Japan hat sehr viele Erfahrungen mit Erdbeben und ist ein tolles Beispiel, wie man Gebäude baut, die den Erschütterungen trotzen können, sagt Kammerbauer. Ärmere Länder seien allerdings auf Hilfe reicher Nationen angewiesen.
Was machen die Architekten in Japan anders?
Kaum ein anderes Land der Welt ist so erdbebengefährdet wie Japan, wo vier Kontinentalplatten aufeinandertreffen. Doch anders als in der Türkei und in Syrien bleibt in Japan selbst bei schweren Erschütterungen meist alles stehen – dank spezieller Bauvorgaben und befristeter Lizenzen für Architekten, die alle drei Jahre zur Erdbeben-Schulung gebeten werden.
Das letzte große Gesetz zum erdbebensicheren Bauen in Japan wurde 1981 erlassen. Wer auf Nummer sicher gehen will, sollte lieber in einem danach genehmigten Haus wohnen, sagt der deutsche Architekt Florian Busch, der schon lange in Japan lebt.
Es gibt dort je nach Gebäude verschiedene Kategorien für erdbebensicheres Bauen. Tragwerkstechnische Elemente werden zum Beispiel etwas dicker gebaut, erklärt Busch. Dann gibt es Bauteile, die wie eine Art Stoßdämpfer wirken, das sind etwa diagonale Verstrebungen, die sich bewegen können: „Das heißt, der Rest des Gebäudes kann relativ leicht gebaut werden.“ Bei Hochhäusern wird oben eine schwere Stahlkugel installiert, die sich bewegt: „Dadurch werden die Schwingungen von dem Erdbeben von dem Gebäude entkoppelt“, sagt Busch.

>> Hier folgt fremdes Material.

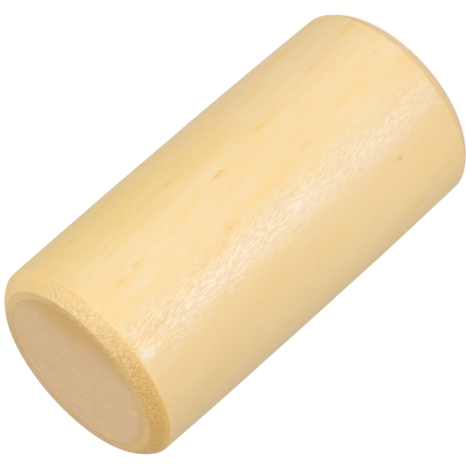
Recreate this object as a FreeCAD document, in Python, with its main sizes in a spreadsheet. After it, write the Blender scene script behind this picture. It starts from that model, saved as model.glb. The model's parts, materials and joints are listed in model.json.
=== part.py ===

In der kostspieligsten Kategorie werden durch eine Art schwimmende Unterlage die Erdbebenwellen nicht so stark weitergeleitet, das Gebäude ist damit seismisch isoliert.
Solide Bodenverankerung
Eine zentrale Rolle spielt außerdem die solide Bodenverankerung, damit es nicht zur sogenannten Bodenverflüssigung kommt, was in der Türkei und in Syrien möglicherweise passiert sei, erklärt Busch: „Ich kann noch so toll oben was bauen, wenn mir unten der Boden weggeschwemmt wird. Deswegen muss ich immer so weit runtergehen, wie die Dimension des Gebäudes es verlangt, damit es auf einem festen Grund steht.“
Eine Garantie, dass bei einem Beben alles stehen bleibt, gibt es natürlich auch in Japan nicht. Innerhalb der nächsten 20 Jahre wird am Nankai-Graben mit einem schweren Erdbeben gerechnet. Dann könnten im Großraum Tokio bis zu 200.000 Gebäude beschädigt werden. Allerdings: Je später das Beben kommt, desto mehr Häuser dürften stehen bleiben, weil immer besser und viel gebaut wird. Ein Haus steht in Japan im Durchschnitt 26 Jahre.